Sure, love of the law is what draws most students to law school. But for a lucky segment of graduates, UB Law helped them meet the love of their lives. Whether they met as law students or as UB Law alums, when they tell the how-we-met story, a lot of couples bleed UB blue.

We asked a handful of UB Law lovebirds to tell us their tale. 

Leonard Singer ’83 and Judith (Hastings) Singer ’84

There was no setting up amid the bumps, sets and spikes when Leonard Singer ’83 and Judith (Hastings) Singer ’84 first laid eyes on each other while they were playing in an intramural law school volleyball league. “I was really bad—that’s why Judy didn’t want to see me initially,” Len says. (She remembers it differently.) 

It was only when Judy went to a big party one night at the rental house Len shared with seven other law students that the spark took hold. They discovered they had a lot in common, including that they both grew up in the Albany area. As it turns out, one of the roommates was the brother of Judy’s best friend from high school. “That was a surprise when I got there,” she says. 

After Len graduated in 1983, he was stationed in Kansas City, Mo., with the U.S. Army JAG Corps. They maintained the relationship long distance for a year, and after graduation she moved to Kansas City and practiced with the U.S. Department of Labor. Their first child was born there, and after they moved back to New York’s Capital Region, they had two more. Now their family has grown to include two grandchildren, one in Virginia and one in Seattle.

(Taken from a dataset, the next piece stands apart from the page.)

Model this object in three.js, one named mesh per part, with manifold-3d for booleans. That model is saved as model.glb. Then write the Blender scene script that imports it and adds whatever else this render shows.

He is a partner with Couch White in Albany, doing siting and permitting work for major energy projects; she’s now retired from a boutique practice doing mostly trusts and estates.  

Allison (Puglisi) Tam ’97 and Thomas Tam ’97

“I always thought he was handsome,” Allison (Puglisi) Tam ’97 says of the fellow student who would become her husband, Thomas Tam ’97. But it took a bold move on her part to move them out of the friend zone. 

The couple met early on, and lived on the same floor of the Triad, an off-campus residence that Allison says was the unofficial dorm for law students. But there’s a lot going on in that first year, and they were strictly friends—until a fateful party one night in January. “I approached him and basically told him I liked him,” she says. “I think he was very shy—he wasn’t expecting that.”  

“I’m not an impulsive person,” Tom says, “and when it happened, I think I was in shock. It took me a week or two to get my bearings.”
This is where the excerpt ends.